* AVAILABLE DATA
■ ■ ■

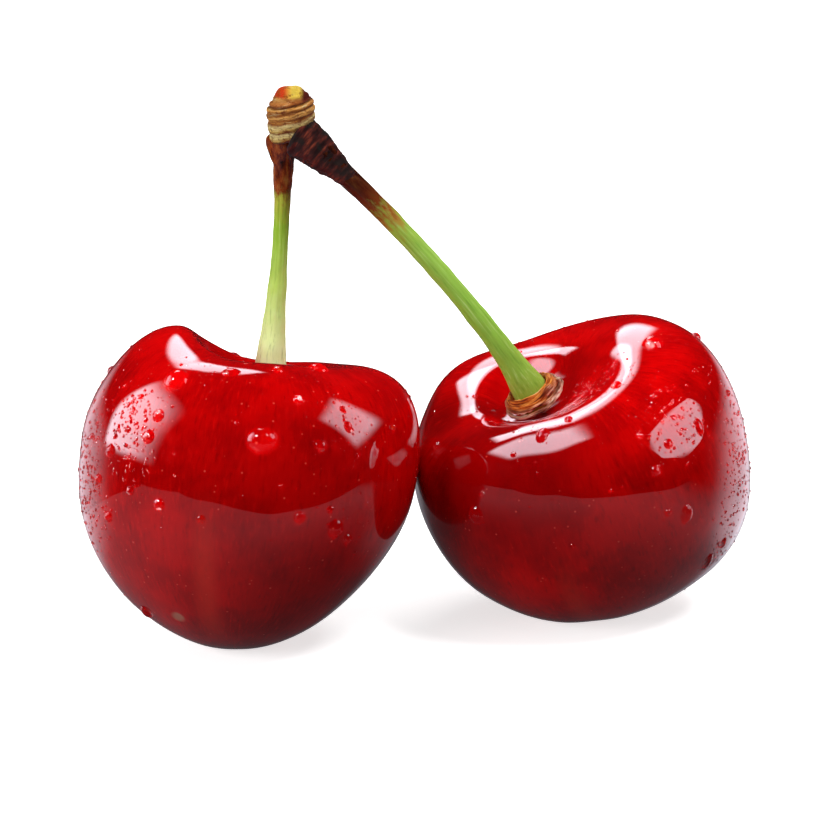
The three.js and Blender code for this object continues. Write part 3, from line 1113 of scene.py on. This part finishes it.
def ringed_wood():
    material, add = new_material("ringed_spur_wood")
    place = grown_place(add)
    parts = add("SeparateXYZ", Vector=place)
    tilt = add("Math", MULTIPLY, _0=parts.outputs["X"], _1=-0.2)
    level = add("Math", ADD, _0=parts.outputs["Z"], _1=tilt)
    waver = add("TexNoise", Vector=place, Scale=0.8, Detail=3.0)
    waver = add("MapRange", Value=waver, To_Min=-0.22, To_Max=0.22)
    level = add("Math", ADD, _0=level, _1=waver)
    share = add("MapRange", Value=level, From_Min=-0.1, From_Max=spur_top + 0.5)
    # ring colours by height, darker at the grooves: scar lines and painted shade
    rings = add("ValToRGB", {"stops": RING_WOOD_AND_GROOVE_SHADE}, Fac=share)
    thin = add("CombineXYZ", X=parts.outputs["X"], Y=parts.outputs["Y"])
    thin = add("VectorMath", SCALE, Vector=thin, Scale=0.35)
    drawn = add("Math", MULTIPLY, _0=level, _1=4.5)
    lift = add("CombineXYZ", Z=drawn)
    thin = add("VectorMath", ADD, _0=thin, _1=lift)
    growth = add("TexNoise", Vector=thin, Scale=1.6, Detail=4.0, Roughness=0.6)
    rings = paint_over(add, rings, growth, 0.54, 0.36, "#8A4A18", 0.85)
    rings = paint_over(add, rings, growth, 0.56, 0.70, "#F0E2A8", 0.6)
    grain = add("TexNoise", Vector=place, Scale=3.2, Detail=5.0, Roughness=0.7)
    specks = add("MapRange", SOFT_STEP, Value=grain, From_Min=0.49, From_Max=0.36, To_Max=0.8)
    base = add("Mix", COLOURS, Factor=specks, A=rings, B=colour("#6E2A10"))

    # the broken face: orange-red wood on one side, yellow on the other, dark bark along one edge of it
    above = add("Math", {"operation": "SUBTRACT"}, _0=parts.outputs["Z"], _1=spur_top)
    face = add("MapRange", SOFT_STEP, Value=above, From_Min=0.2, From_Max=0.5)
    side = add("MapRange", SOFT_STEP, Value=parts.outputs["X"], From_Min=-0.5, From_Max=0.3)
    torn = add("Mix", COLOURS, Factor=side, A=colour("#C4380A"), B=colour("#DCBC46"))
    torn = add("Mix", COLOURS, Factor=specks, A=torn, B=colour("#8A4A10"))
    base = add("Mix", COLOURS, Factor=face, A=base, B=torn)
    edge = add("MapRange", SOFT_STEP, Value=parts.outputs["X"], From_Min=0.75, From_Max=1.15)
    high = add("MapRange", SOFT_STEP, Value=share, From_Min=0.74, From_Max=0.84)
    rim = add("Math", MULTIPLY, _0=edge, _1=high)
    base = add("Mix", COLOURS, Factor=rim, A=base, B=colour("#5A1A12"))
    relief = add("Math", ADD, _0=grain, _1=growth)
    bump = add("Bump", Height=relief, Strength=0.7, Distance=0.12 * MM)
    shader = add("BsdfPrincipled", Base_Color=base, Roughness=0.42, Normal=bump)
    add("OutputMaterial", Surface=shader)
    return material


def dried_fibre():
    material, add = new_material("dried_flower_base")
    place = grown_place(add)
    parts = add("SeparateXYZ", Vector=place)
    flat = add("CombineXYZ", X=parts.outputs["X"], Y=parts.outputs["Y"])
    radius = add("VectorMath", LENGTH, Vector=flat).outputs["Value"]
    around = add("VectorMath", NORMALIZE, Vector=flat)
    layer = add("Math", {"operation": "SUBTRACT"}, _0=parts.outputs["Z"], _1=radius)
    lift = add("CombineXYZ", Z=layer)
    wound = add("VectorMath", ADD, _0=around, _1=lift)
    fibres = add("Mapping", Vector=wound, Scale=(1.4, 1.4, 6.0))
    strands = add("TexNoise", Vector=fibres, Scale=1.0, Detail=4.0, Roughness=0.6)
    base = add("ValToRGB", {"stops": DRY_FIBRE}, Fac=strands)
    outer = add("MapRange", SOFT_STEP, Value=radius, From_Min=2.1, From_Max=2.5, To_Max=0.65)
    pale = add("ValToRGB", {"stops": PALE_FIBRE}, Fac=strands)
    base = add("Mix", COLOURS, Factor=outer, A=base, B=pale)
    bump = add("Bump", Height=strands, Strength=0.8, Distance=0.12 * MM)
    shader = add("BsdfPrincipled", Base_Color=base, Roughness=0.5, Normal=bump)
    add("OutputMaterial", Surface=shader)
    return material


dress(bud_scale, dry_scale())
dress(spur, ringed_wood())
collar_fibre = dried_fibre()
for collar in collars.values():
    dress(collar, collar_fibre)


# %% [markdown]
# ## The studio
# The fruits stand on plain white paper under soft light. The paper glows by itself, more so further out,
# so that it stays white to the horizon. What a wet cherry shows is mostly its surroundings, so the room
# that the skin mirrors matters more than the lamps: it is dark, with a dim pale table below, a faint
# band of light behind, a large dim wall at each side towards the back, and a few softboxes close by.

# %% Lay the paper
def white_paper():
    material, add = new_material("white_paper")
    place = add("TexCoord").outputs["Object"]
    away = add("VectorMath", LENGTH, Vector=place).outputs["Value"]
    glow = add("MapRange", SOFT_STEP, Value=away, From_Min=0.03, From_Max=0.12, To_Min=0.7, To_Max=1.0)
    shader = add(
        "BsdfPrincipled",
        Base_Color=colour("#F0F0F0"),
        Roughness=0.9,
        Emission_Color=(1, 1, 1, 1),
        Emission_Strength=glow,
    )
    add("OutputMaterial", Surface=shader)
    return material


select_only(camera)
bpy.ops.mesh.primitive_plane_add(size=8, location=(0, 0, -0.02 * MM))
paper = bpy.context.object
paper.name = "paper"
paper.visible_glossy = paper.visible_diffuse = paper.visible_transmission = False
dress(paper, white_paper())


# %% Lay the table that only mirrors see
TABLE_GLOW = 0.37
PALE_VIOLET = "#F8F3FF"  # daylight on white paper
TABLE_SIZE = (250, 101)
TABLE_MIDDLE = (-72, -5.5, 0)
TABLE_FADE = (53, 25)  # millimetres towards its right end, where its glow is gone and where it is full
TABLE_SHADE = (10, 48)  # how far from the middle the shade of the fruits starts to lift, and is gone
TABLE_TURN = math.radians(32)  # its front edge runs aslant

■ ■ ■

* INSTRUCTIONS TO FOLLOW
Reproduce the listing above verbatim, from first line to last.

* IN RESPONSE
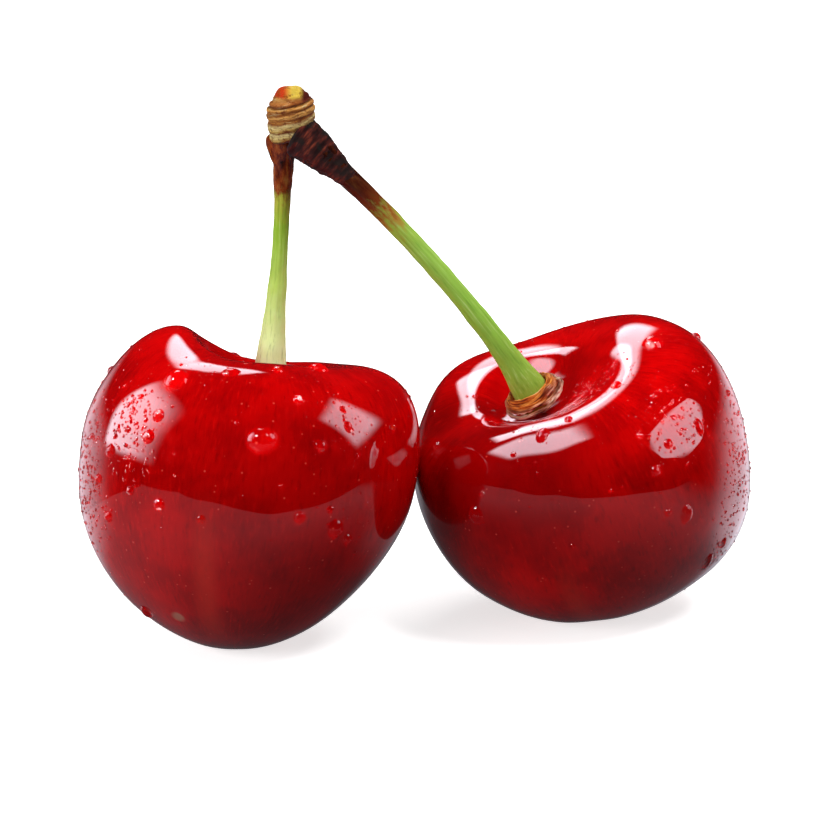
The three.js and Blender code for this object continues. Write part 3, from line 1113 of scene.py on. This part finishes it.
def ringed_wood():
    material, add = new_material("ringed_spur_wood")
    place = grown_place(add)
    parts = add("SeparateXYZ", Vector=place)
    tilt = add("Math", MULTIPLY, _0=parts.outputs["X"], _1=-0.2)
    level = add("Math", ADD, _0=parts.outputs["Z"], _1=tilt)
    waver = add("TexNoise", Vector=place, Scale=0.8, Detail=3.0)
    waver = add("MapRange", Value=waver, To_Min=-0.22, To_Max=0.22)
    level = add("Math", ADD, _0=level, _1=waver)
    share = add("MapRange", Value=level, From_Min=-0.1, From_Max=spur_top + 0.5)
    # ring colours by height, darker at the grooves: scar lines and painted shade
    rings = add("ValToRGB", {"stops": RING_WOOD_AND_GROOVE_SHADE}, Fac=share)
    thin = add("CombineXYZ", X=parts.outputs["X"], Y=parts.outputs["Y"])
    thin = add("VectorMath", SCALE, Vector=thin, Scale=0.35)
    drawn = add("Math", MULTIPLY, _0=level, _1=4.5)
    lift = add("CombineXYZ", Z=drawn)
    thin = add("VectorMath", ADD, _0=thin, _1=lift)
    growth = add("TexNoise", Vector=thin, Scale=1.6, Detail=4.0, Roughness=0.6)
    rings = paint_over(add, rings, growth, 0.54, 0.36, "#8A4A18", 0.85)
    rings = paint_over(add, rings, growth, 0.56, 0.70, "#F0E2A8", 0.6)
    grain = add("TexNoise", Vector=place, Scale=3.2, Detail=5.0, Roughness=0.7)
    specks = add("MapRange", SOFT_STEP, Value=grain, From_Min=0.49, From_Max=0.36, To_Max=0.8)
    base = add("Mix", COLOURS, Factor=specks, A=rings, B=colour("#6E2A10"))

    # the broken face: orange-red wood on one side, yellow on the other, dark bark along one edge of it
    above = add("Math", {"operation": "SUBTRACT"}, _0=parts.outputs["Z"], _1=spur_top)
    face = add("MapRange", SOFT_STEP, Value=above, From_Min=0.2, From_Max=0.5)
    side = add("MapRange", SOFT_STEP, Value=parts.outputs["X"], From_Min=-0.5, From_Max=0.3)
    torn = add("Mix", COLOURS, Factor=side, A=colour("#C4380A"), B=colour("#DCBC46"))
    torn = add("Mix", COLOURS, Factor=specks, A=torn, B=colour("#8A4A10"))
    base = add("Mix", COLOURS, Factor=face, A=base, B=torn)
    edge = add("MapRange", SOFT_STEP, Value=parts.outputs["X"], From_Min=0.75, From_Max=1.15)
    high = add("MapRange", SOFT_STEP, Value=share, From_Min=0.74, From_Max=0.84)
    rim = add("Math", MULTIPLY, _0=edge, _1=high)
    base = add("Mix", COLOURS, Factor=rim, A=base, B=colour("#5A1A12"))
    relief = add("Math", ADD, _0=grain, _1=growth)
    bump = add("Bump", Height=relief, Strength=0.7, Distance=0.12 * MM)
    shader = add("BsdfPrincipled", Base_Color=base, Roughness=0.42, Normal=bump)
    add("OutputMaterial", Surface=shader)
    return material


def dried_fibre():
    material, add = new_material("dried_flower_base")
    place = grown_place(add)
    parts = add("SeparateXYZ", Vector=place)
    flat = add("CombineXYZ", X=parts.outputs["X"], Y=parts.outputs["Y"])
    radius = add("VectorMath", LENGTH, Vector=flat).outputs["Value"]
    around = add("VectorMath", NORMALIZE, Vector=flat)
    layer = add("Math", {"operation": "SUBTRACT"}, _0=parts.outputs["Z"], _1=radius)
    lift = add("CombineXYZ", Z=layer)
    wound = add("VectorMath", ADD, _0=around, _1=lift)
    fibres = add("Mapping", Vector=wound, Scale=(1.4, 1.4, 6.0))
    strands = add("TexNoise", Vector=fibres, Scale=1.0, Detail=4.0, Roughness=0.6)
    base = add("ValToRGB", {"stops": DRY_FIBRE}, Fac=strands)
    outer = add("MapRange", SOFT_STEP, Value=radius, From_Min=2.1, From_Max=2.5, To_Max=0.65)
    pale = add("ValToRGB", {"stops": PALE_FIBRE}, Fac=strands)
    base = add("Mix", COLOURS, Factor=outer, A=base, B=pale)
    bump = add("Bump", Height=strands, Strength=0.8, Distance=0.12 * MM)
    shader = add("BsdfPrincipled", Base_Color=base, Roughness=0.5, Normal=bump)
    add("OutputMaterial", Surface=shader)
    return material


dress(bud_scale, dry_scale())
dress(spur, ringed_wood())
collar_fibre = dried_fibre()
for collar in collars.values():
    dress(collar, collar_fibre)


# %% [markdown]
# ## The studio
# The fruits stand on plain white paper under soft light. The paper glows by itself, more so further out,
# so that it stays white to the horizon. What a wet cherry shows is mostly its surroundings, so the room
# that the skin mirrors matters more than the lamps: it is dark, with a dim pale table below, a faint
# band of light behind, a large dim wall at each side towards the back, and a few softboxes close by.

# %% Lay the paper
def white_paper():
    material, add = new_material("white_paper")
    place = add("TexCoord").outputs["Object"]
    away = add("VectorMath", LENGTH, Vector=place).outputs["Value"]
    glow = add("MapRange", SOFT_STEP, Value=away, From_Min=0.03, From_Max=0.12, To_Min=0.7, To_Max=1.0)
    shader = add(
        "BsdfPrincipled",
        Base_Color=colour("#F0F0F0"),
        Roughness=0.9,
        Emission_Color=(1, 1, 1, 1),
        Emission_Strength=glow,
    )
    add("OutputMaterial", Surface=shader)
    return material


select_only(camera)
bpy.ops.mesh.primitive_plane_add(size=8, location=(0, 0, -0.02 * MM))
paper = bpy.context.object
paper.name = "paper"
paper.visible_glossy = paper.visible_diffuse = paper.visible_transmission = False
dress(paper, white_paper())


# %% Lay the table that only mirrors see
TABLE_GLOW = 0.37
PALE_VIOLET = "#F8F3FF"  # daylight on white paper
TABLE_SIZE = (250, 101)
TABLE_MIDDLE = (-72, -5.5, 0)
TABLE_FADE = (53, 25)  # millimetres towards its right end, where its glow is gone and where it is full
TABLE_SHADE = (10, 48)  # how far from the middle the shade of the fruits starts to lift, and is gone
TABLE_TURN = math.radians(32)  # its front edge runs aslant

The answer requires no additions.